In the course of investigations, it is quite feasible that SOCA might come across the activities of corrupt police officers who effectively assist, by commission or omission, in the perpetration of serious organised crime. So I ask the Minister, pursuant to the drafting of clause 5(2), will SOCA have the power to investigate corrupt officers of the police force? Under clause 5(2)(b), would it have such a power only if the police force in question commenced an investigation of its own accord? Thirdly, again under clause 5(2)(b), would it have such a power only if the chief police officer of the force in question made a request and therefore, by implication, granted his or her approval for such an investigation?

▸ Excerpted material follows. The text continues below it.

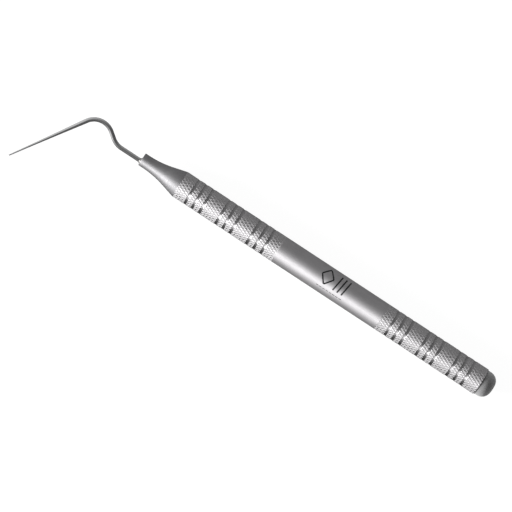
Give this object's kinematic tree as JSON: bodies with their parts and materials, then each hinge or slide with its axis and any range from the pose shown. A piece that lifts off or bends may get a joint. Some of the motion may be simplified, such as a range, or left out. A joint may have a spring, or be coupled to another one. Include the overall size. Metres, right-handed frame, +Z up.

In relation to the points made by the hon. Member for Cotswold (Mr. Clifton-Brown), let us not forget that SOCA will predominantly deal with level 3 crime; although, as I have said earlier in the debate, it may still have an involvement and engage with crimes at level 1 and level 2. A level 3 crime is national and international. Therefore, it is important than SOCA has the ability to work with other law enforcement bodies, in Europe and beyond, in pursuit of the aims of the organisation that we discussed earlier: to combat and defeat organised crime. It is absolutely essential that there is an indication within the Bill that SOCA may—and I emphasise ''may''—seek to work with other organisations beyond the UK. The decision is for SOCA. There is no obligation to assist. It is a matter for it to determine. The very nature of the criminal activities, however, would make it a nonsense if we were to try to restrict operational ability to use a network of contacts beyond our own shores in tackling the sort of criminal activity we have talked about, and that my hon. Friend the Member for Bassetlaw emphasised in relation to drugs. That may not be the answer the hon. Member for Cotswold wants, but I hope it makes clear our intention and desire to give SOCA the ability to carry out their work in that way.
Question put and agreed to.
Clause 5 ordered to stand part of the Bill.